October is the cruelest month because it gives us a glimpse of what we have lost, because it gives us flashes of lost sunlight under yellow trees that weep leaves but plunges us into darkness before we can gain our paradise lost.
And the glimmers of summer warmth only remind us that we wasted the summer in some indefinable way and it's gone now for another year, swallowed up in mushrooms, devoured in brown leaves and echoing down this haunted tunnel to Halloween.
"I can't believe it's October," says my boss.
And it serves to remind me that another year has slipped by at the same place. But if it hadn't slipped by at the same place it would have slipped by at another place and who am I to measure my happiness in months and years that fall like weights on the scales?

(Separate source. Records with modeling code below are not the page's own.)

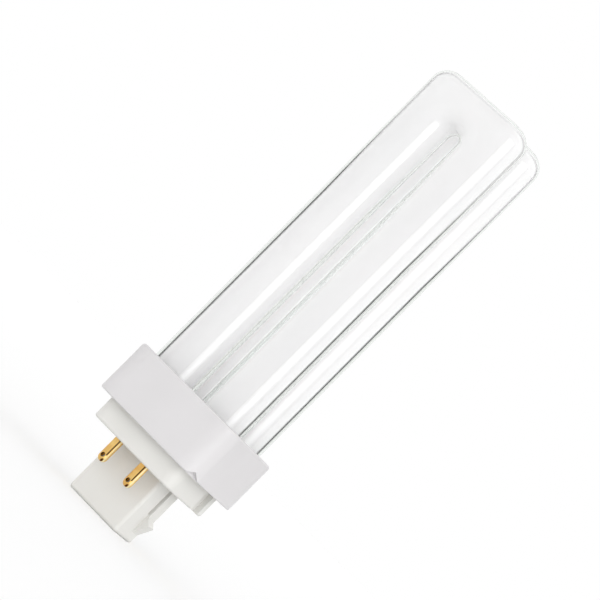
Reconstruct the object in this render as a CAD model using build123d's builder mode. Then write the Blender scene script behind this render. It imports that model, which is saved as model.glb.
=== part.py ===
"""Four pin compact fluorescent lamp: two squared glass bends on a collar and a keyed plug base.

The origin is the centre of the seating plane, the flange's underside, where the pins leave it.
+Z runs along the lamp towards the glass, X from leg to leg of each bend, and -Y is the front.
Lengths are in millimetres.
"""
from build123d import *
from math import asin, degrees, radians, sin, cos, sqrt, tan
import os

# Whole lamp
lamp_length = 131.0
post_length = 15.7

# Glass discharge tube, blown and bent from round tube
tube_diameter = 12.7
glass_wall = 1.0
leg_pitch = 16.6
bend_pitch = 14.8
bend_shoulder = 4.45
leg_foot_height = 10.6
leg_foot_round = 4.0
bridge_diameter = 5.6
bridge_above_foot = 2.9
pinch_width = 10.4
pinch_thickness = 2.6
pinch_length = 3.0
tip_off_diameter = 2.6
tip_off_length = 2.4
tip_off_flat = 0.25

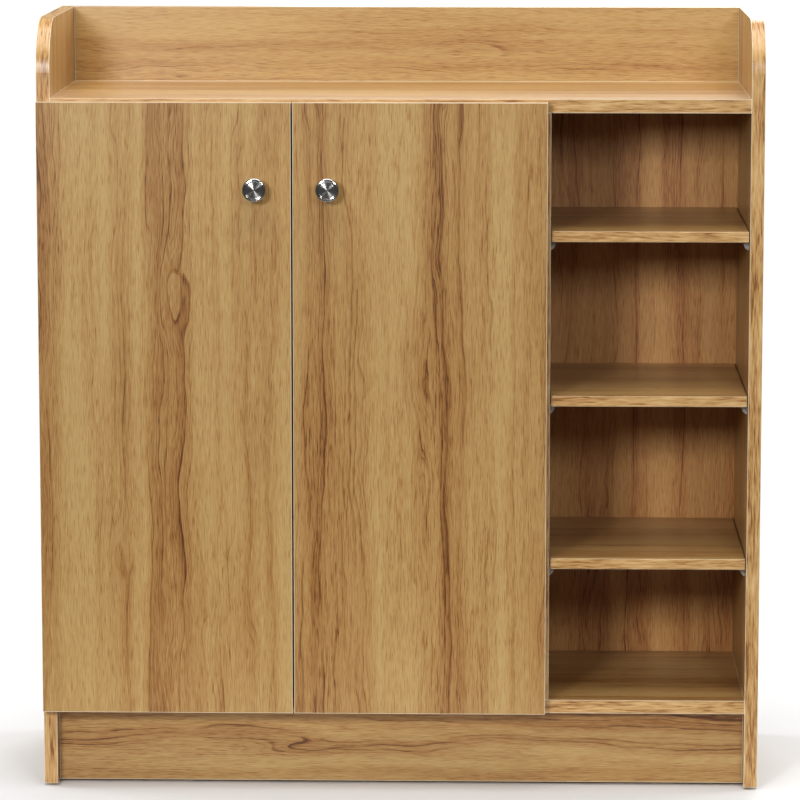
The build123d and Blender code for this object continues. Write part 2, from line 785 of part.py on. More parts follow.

"Where were you?" said the lawyer, and I made my excuses while skirting the fact I had sought solitude and lunch alone so as I could watch the weak sunlight play on the grass of the Town Center, although I still despaired because it was too new and the fountains wide open and without imagination.
In an obscure way I longed for Versailles and the fountain I photographed so many years ago in which gilded horses ride up and surfed the water spouts; I figured I didn't long for Versailles as much as Louis XVI longed for the place. In his rat infested prison as the crowds bayed for his blood he must have thought of the gardens that go on for ever and the Hall of Mirrors. Like Joni Mitchell he had to get back to the garden but the guillotine waits for no man or monarch.
Louis must have thought the summer would go on for ever but October comes to us all. And while Keats boasted of his "season of mists and mellow fruitfulness, Close bosom-friend of the maturing sun," there's a transiance to his celebration. Keats was born on October 31 1795 and he died on February 23, 1821. He was only 25 years old but left a more powerful legacy than most of us could muster in 125 years.
Lives like his make me want to go out and do something and be something. But I have to load this dishwasher first and make this engagement and work on this project. And before I know it October will have slipped out of my grasp taking the last of the light with it.